I’ve been thinking about Georg a lot lately, especially while I’m driving. It’s as though he often joins me in the car. I wonder why that is. He is suddenly there with me and I just start crying because I miss him. I want him to really be there with me. And he always says, I am really here. In fact, he is saying it right now as I type.

I was down at the lake at sunrise the other morning, and I wrote a poem in his honor. On the occasion of the seventh anniversary of his death, I will share it here.

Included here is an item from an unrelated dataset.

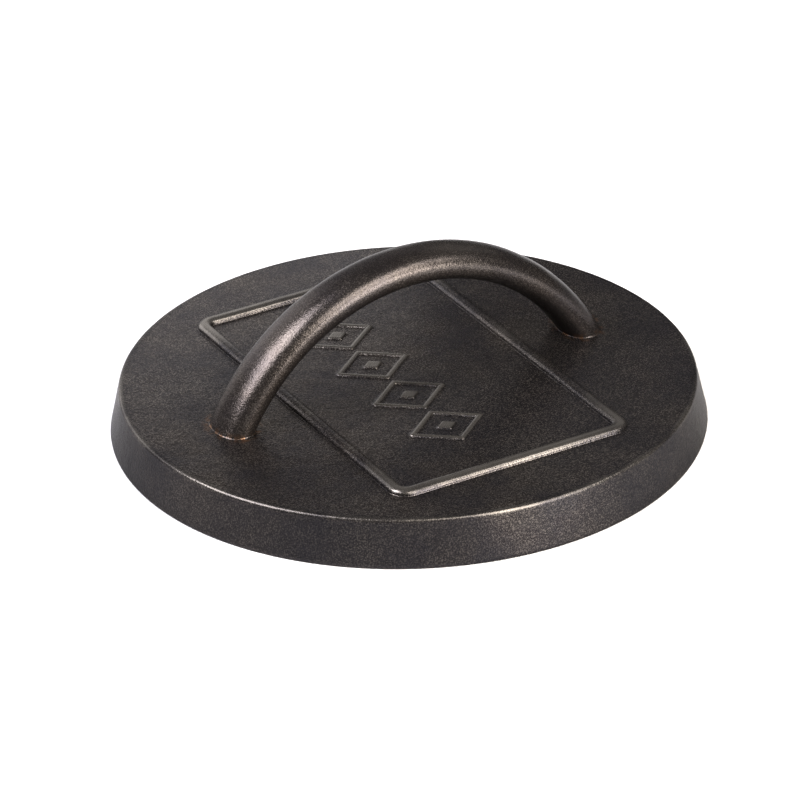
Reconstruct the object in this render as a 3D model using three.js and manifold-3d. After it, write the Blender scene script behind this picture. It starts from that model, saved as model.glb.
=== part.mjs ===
// A round cast-iron patty press: a thick disc with a flat pressing face, a raised border and a row of
// lozenges on its back, and a bow handle that springs from one side of the disc to the other.
// Millimetres, +Z up. The origin is the centre of the pressing face, and the handle's bow lies along X.
import * as THREE from 'three';
import { mergeVertices } from 'three/addons/utils/BufferGeometryUtils.js';
import Module from 'manifold-3d';

// The disc. Its wall leans in towards the top, as a casting's draft does.
const BASE_RADIUS = 79.375;
const TOP_RADIUS = 76.6;
const THICKNESS = 13;
const BASE_EDGE = 0.8;
const TOP_EDGE = 1.2;
const DISC_SIDES = 96;

// The raised border, measured to the middle of its ridge.
const BORDER_HALF_X = 33.3;
const BORDER_HALF_Y = 54.9;
const BORDER_CORNER = 3.4;
const BORDER_WIDTH = 3.9;
const BORDER_HEIGHT = 1.45;

// The row of outlined lozenges, each with a small solid one inside.
const LOZENGE_COUNT = 4;
const LOZENGE_PITCH = 19.6;
const LOZENGE_HALF_X = 11.4;
const LOZENGE_HALF_Y = 9.2;
const LOZENGE_RIDGE = 1.7;
const LOZENGE_HEART = 0.26;
const LOZENGE_RELIEF = 0.5;
const LOZENGE_ROW_X = -5.2;

// The bow handle. Its centreline is part of an ellipse whose centre lies below the disc's top.
const BOW_HALF_SPAN = 60.9;
const BOW_RISE = 65.6;
const BOW_CENTRE_DROP = 33.1;
const BOW_HALF_WIDTH = 7;
const BOW_HALF_DEPTH = 4.7;
const BOW_FOOT_SPREAD = 0.12;
const SECTION_SQUARENESS = 2.2;
const SECTION_SIDES = 24;
const BOW_STEPS = 44;
const BOW_BURIED = 3;

// The clearance that keeps the handle's feet and the disc as two separate solids.
const ROOT_GAP = 0.3;
// How far a raised feature is carried down into the disc before the two are joined.
const SUNK = 1;

const wasm = await Module();
wasm.setup();

const castIron = (name, color) =>
  new THREE.MeshStandardMaterial({ name, color, roughness: 0.5, metalness: 0.55 });

// A closed three.js geometry as a solid that can be joined and cut.
function toSolid(geometry) {
  const bare = geometry.index ? geometry.toNonIndexed() : geometry.clone();
  bare.deleteAttribute('normal');
  bare.deleteAttribute('uv');
  const merged = mergeVertices(bare);
  const corners = merged.index.array;
  const triVerts = [];
  for (let i = 0; i < corners.length; i += 3) {
    const [a, b, c] = corners.slice(i, i + 3);
    if (a !== b && b !== c && c !== a) triVerts.push(a, b, c);
  }
  return new wasm.Manifold(new wasm.Mesh({
    numProp: 3,
    vertProperties: new Float32Array(merged.attributes.position.array),
    triVerts: new Uint32Array(triVerts),
  }));
}

function toGeometry(solid) {
  const { vertProperties, triVerts } = solid.getMesh();
  const geometry = new THREE.BufferGeometry();
  geometry.setAttribute('position', new THREE.BufferAttribute(vertProperties, 3));
  geometry.setIndex(new THREE.BufferAttribute(triVerts, 1));
  geometry.computeVertexNormals();
  return geometry;
}

// A rectangle with rounded corners, centred on the origin.
function roundedRectangle(Outline, halfX, halfY, radius) {
  const outline = new Outline();
  outline.moveTo(halfX, radius - halfY);
  outline.absarc(halfX - radius, halfY - radius, radius, 0, Math.PI / 2);
  outline.absarc(radius - halfX, halfY - radius, radius, Math.PI / 2, Math.PI);
  outline.absarc(radius - halfX, radius - halfY, radius, Math.PI, 1.5 * Math.PI);
  outline.absarc(halfX - radius, radius - halfY, radius, 1.5 * Math.PI, 2 * Math.PI);
  return outline;
}

function lozenge(Outline, halfX, halfY) {
  const tips = [[halfX, 0], [0, halfY], [-halfX, 0], [0, -halfY]];
  return new Outline(tips.map(([x, y]) => new THREE.Vector2(x, y)));
}

// A flat outline raised from the disc's top, with its upper edges rounded off over bevel.
function raised(outline, height, bevel, bevelSegments, curveSegments) {
  const geometry = new THREE.ExtrudeGeometry(outline, {
    depth: SUNK + height - 2 * bevel.height,
    bevelThickness: bevel.height,
    bevelSize: bevel.width,
    bevelOffset: -bevel.width,
    bevelSegments,
    curveSegments,
  });
  return toSolid(geometry.translate(0, 0, THICKNESS - SUNK + bevel.height));
}

function disc() {
  const profile = new THREE.Path();
  const wallLean = (BASE_RADIUS - TOP_RADIUS) / (THICKNESS - BASE_EDGE);
  profile.moveTo(0, 0);
  profile.lineTo(BASE_RADIUS - BASE_EDGE, 0);
  profile.quadraticCurveTo(BASE_RADIUS, 0, BASE_RADIUS, BASE_EDGE);
  profile.lineTo(TOP_RADIUS + wallLean * TOP_EDGE, THICKNESS - TOP_EDGE);
  profile.quadraticCurveTo(TOP_RADIUS, THICKNESS, TOP_RADIUS - TOP_EDGE, THICKNESS);
  profile.lineTo(0, THICKNESS);
  const lathe = new THREE.LatheGeometry(profile.getPoints(3), DISC_SIDES);
  return toSolid(lathe.rotateX(Math.PI / 2));
}

function border() {
  const half = BORDER_WIDTH / 2;
  const outer = roundedRectangle(THREE.Shape, BORDER_HALF_X + half, BORDER_HALF_Y + half, BORDER_CORNER + half);
  const inner = roundedRectangle(THREE.Path, BORDER_HALF_X - half, BORDER_HALF_Y - half, BORDER_CORNER - half);
  outer.holes.push(inner);
  return raised(outer, BORDER_HEIGHT, { height: 1.2, width: 1.25 }, 3, 6);
}

function lozengeRow() {
  const bevel = { height: 0.3, width: 0.4 };
  const inset = LOZENGE_RIDGE * Math.hypot(LOZENGE_HALF_X, LOZENGE_HALF_Y);
  const outline = lozenge(THREE.Shape, LOZENGE_HALF_X, LOZENGE_HALF_Y);
  outline.holes.push(
    lozenge(THREE.Path, LOZENGE_HALF_X - inset / LOZENGE_HALF_Y, LOZENGE_HALF_Y - inset / LOZENGE_HALF_X));
  const heart = lozenge(THREE.Shape, LOZENGE_HALF_X * LOZENGE_HEART, LOZENGE_HALF_Y * LOZENGE_HEART);
  const one = raised(outline, LOZENGE_RELIEF, bevel, 1, 1).add(raised(heart, LOZENGE_RELIEF, bevel, 1, 1));
  let row = null;
  for (let i = 0; i < LOZENGE_COUNT; i += 1) {
    const y = (i - (LOZENGE_COUNT - 1) / 2) * LOZENGE_PITCH;
    const placed = one.translate([LOZENGE_ROW_X, y, 0]);
    row = row ? row.add(placed) : placed;
  }
  return row;
}

// The bow's centreline, from below one foot, over the crown, to below the other.
class BowLine extends THREE.Curve {
  constructor() {
    super();
    this.reach = Math.acos((BOW_CENTRE_DROP - BOW_BURIED) / BOW_RISE);
  }

  getPoint(t, target = new THREE.Vector3()) {
    const angle = (2 * t - 1) * this.reach;
    const height = THICKNESS - BOW_CENTRE_DROP + BOW_RISE * Math.cos(angle);
    return target.set(BOW_HALF_SPAN * Math.sin(angle), 0, height);
  }
}

// The handle's section: an oval with fuller shoulders than an ellipse, wide side across the bow.
function bowSection() {
  const points = [];
  for (let i = 0; i < SECTION_SIDES; i += 1) {
    const turn = (2 * Math.PI * i) / SECTION_SIDES;
    const round = (value) => Math.sign(value) * Math.abs(value) ** (2 / SECTION_SQUARENESS);
    const across = BOW_HALF_WIDTH * round(Math.cos(turn));
    points.push(new THREE.Vector2(across, BOW_HALF_DEPTH * round(Math.sin(turn))));
  }
  return new THREE.Shape(points);
}

function bowHandle() {
  const sweep = new THREE.ExtrudeGeometry(bowSection(), {
    steps: BOW_STEPS,
    extrudePath: new BowLine(),
  });
  const place = sweep.attributes.position;
  for (let i = 0; i < place.count; i += 1) {
    const towardsFoot = (place.getX(i) / BOW_HALF_SPAN) ** 2;
    place.setY(i, place.getY(i) * (1 + BOW_FOOT_SPREAD * towardsFoot));
  }
  const belowRoots = new THREE.BoxGeometry(3 * BOW_HALF_SPAN, 4 * BOW_HALF_WIDTH, THICKNESS);
  belowRoots.translate(0, 0, THICKNESS / 2 + ROOT_GAP);
  return toSolid(sweep).subtract(toSolid(belowRoots));
}

function pressPlate() {
  return disc().add(border()).add(lozengeRow());
}

function part(name, solid, material) {
  const mesh = new THREE.Mesh(toGeometry(solid), material);
  mesh.name = name;
  return mesh;
}

const press = new THREE.Group();
press.add(part('press_plate', pressPlate(), castIron('press_plate', 0x3a3634)));
press.add(part('bow_handle', bowHandle(), castIron('bow_handle', 0x403a35)));

export default press;
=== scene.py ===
"""A round cast-iron patty press: the fine surface, finish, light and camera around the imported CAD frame.

Metres, +Z up, the origin at the centre of the pressing face, the bow handle's arch along X.
"""
import math

import bpy
import numpy as np
from mathutils import Matrix, Vector, noise
from mathutils.geometry import delaunay_2d_cdt


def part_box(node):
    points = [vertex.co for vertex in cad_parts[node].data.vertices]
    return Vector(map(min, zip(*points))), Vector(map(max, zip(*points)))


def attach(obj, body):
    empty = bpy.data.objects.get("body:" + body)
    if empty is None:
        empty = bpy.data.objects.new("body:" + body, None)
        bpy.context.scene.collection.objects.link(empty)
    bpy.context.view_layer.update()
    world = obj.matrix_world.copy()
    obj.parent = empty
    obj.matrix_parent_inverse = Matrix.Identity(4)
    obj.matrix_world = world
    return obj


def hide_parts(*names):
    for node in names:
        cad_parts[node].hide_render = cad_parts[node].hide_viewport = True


MM = 0.001
BODY = "root"

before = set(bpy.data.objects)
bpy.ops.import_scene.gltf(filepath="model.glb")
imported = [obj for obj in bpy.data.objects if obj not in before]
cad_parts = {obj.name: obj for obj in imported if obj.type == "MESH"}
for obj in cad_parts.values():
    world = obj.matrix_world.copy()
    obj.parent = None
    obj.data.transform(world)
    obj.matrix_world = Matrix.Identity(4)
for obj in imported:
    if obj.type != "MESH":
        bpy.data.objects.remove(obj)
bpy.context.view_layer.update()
plate_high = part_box("press_plate")[1]
bow_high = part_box("bow_handle")[1]

# The disc. Its wall leans in by the draft.
BORDER_HEIGHT = 1.45 * MM
WALL_DRAFT = 2.775 * MM
BASE_RADIUS = plate_high.x
TOP_RADIUS = BASE_RADIUS - WALL_DRAFT
TOP_Z = plate_high.z - BORDER_HEIGHT
BASE_EDGE = 0.8 * MM
TOP_EDGE = 0.9 * MM
RIM_SIDES = 600

# The raised border, to the middle of its ridge.
BORDER_HALF_X = 33.3 * MM
BORDER_HALF_Y = 54.9 * MM
BORDER_CORNER = 3.4 * MM
BORDER_WIDTH = 3.9 * MM

# How square the section of a raised line is: 2 is half an ellipse.
RIDGE_SQUARENESS = 2.2

# The row of lozenges.
LOZENGE_COUNT = 4
LOZENGE_PITCH = 19.6 * MM
LOZENGE_HALF_X = 11.4 * MM
LOZENGE_HALF_Y = 9.2 * MM
LOZENGE_RIDGE = 1.7 * MM
LOZENGE_HEART = 0.26
LOZENGE_RELIEF = 0.5 * MM
HEART_EDGE = 0.5 * MM
LOZENGE_ROW_X = -5.2 * MM

# The bow handle's centreline and section.
BOW_HALF_SPAN = 60.9 * MM
BOW_RISE = 65.6 * MM
BOW_CENTRE_DROP = 33.1 * MM
BOW_HALF_WIDTH = 6.95 * MM
BOW_HALF_DEPTH = 4.65 * MM
BOW_FOOT_SPREAD = 0.12
SECTION_SQUARENESS = 2.2
ROOT_FILLET = 0.4 * MM
FILLET_SINK = 0.04 * MM
FILLET_RINGS = 9
BOW_BURIED = 1.0 * MM
BOW_STEPS = 340
SECTION_SIDES = 80
HALVINGS = 40

# The brown stain round each foot, to the middle of its ring.
STAIN_X = 6.4 * MM
STAIN_Y = 8.4 * MM
STAIN_BLUR = 0.17
STAIN_HEIGHT = 1.6 * MM

# How the disc is meshed: pitches on its two faces, and rings or points along each detail.
TOP_PITCH = 0.8 * MM
UNDER_PITCH = 2.6 * MM
GRID_MARGIN = 0.7
WALL_RINGS = 22
BASE_EDGE_RINGS = 6
TOP_EDGE_RINGS = 9
BORDER_ROWS = 21
BORDER_ROW_PITCH = 0.8 * MM
BORDER_CLEAR = 0.12 * MM
CORNER_POINTS = 12
LOZENGE_ROWS = 13
LOZENGE_SIDE_POINTS = 31
LOZENGE_CLEAR = 0.1 * MM
HEART_SIDE_POINTS = 13
HEART_STEEP_ROWS = 8
HEART_FLAT_ROWS = 6
MERGE_DISTANCE = 0.01 * MM
SAME_POINT_DISTANCE = 1e-9

# Small pits in the cast skin, on the wall and on the top.
WALL_PITS = 70
TOP_PITS = 60
PIT_RADIUS = (0.7 * MM, 1.3 * MM)
PIT_DEPTH = (0.03 * MM, 0.11 * MM)
PIT_SEED = 7

# Lumps in the cast skin, as (size, height) pairs: broad ones and fine ones.
DISC_LUMPS = ((11 * MM, 0.05 * MM), (2.2 * MM, 0.018 * MM))
BOW_LUMPS = ((8 * MM, 0.04 * MM), (1.8 * MM, 0.04 / 3 * MM))

# The share of the disc's height over which the wall's lumps fade in from its foot.
LUMPS_FADE_IN = 1 / 8

# How exposed to wear the iron is, from 0 to 1.
RIM_WEAR = 0.6
LONG_SIDE_WEAR = 0.35
CROWN_WEAR = 0.35

# Where wear changes: along the border's long sides, as shares of half their length, and near the rim.
LONG_SIDE_END = 0.6
LONG_SIDE_BLEND = 0.35
RIM_WEAR_DEPTH = 0.3 * TOP_EDGE
RIM_WEAR_REACH = 1.2 * TOP_EDGE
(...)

Memory of My Father at the Lake

We were nearing the end of you
You knew it, I knew it
but it was not something
we talked about.

We came down to this very shore
with sandwiches and a couple beers.
Looking out at the lake,
you said, Let’s make one more road trip.

Knowing this would never happen,
I said, Yes! Let’s do it!

Now it is sunrise and you,
seven years gone.
The lake calls me to remember,
gently undulates on and on.

An immense liquid mirror of the sky,
delivering a bridge to the sun,
reflecting you and me
and all of creation
in the wave of its hand.

No words can even begin to sum up all that Georg was to me, all the doors that he opened through his art. I introduced Dad to my therapist, Dan, that summer when Death was lurking. Dad was languishing at Morningside Rehab Center and we met in the drab little common room with the couches and the big color TV. Months and months later, after Georg was long gone, Dan told me that it had seemed to him that summer that Georg’s spirit was already gone. That was in May of 2013. Dan also said that Georg had a strong connection to other realms and you could see them peeking through his art. His paintings were glimpses into other dimensions of light, sound, and vibration. Yup. I believe it.

When he left this plane of existence, Georg knew full well where he was going.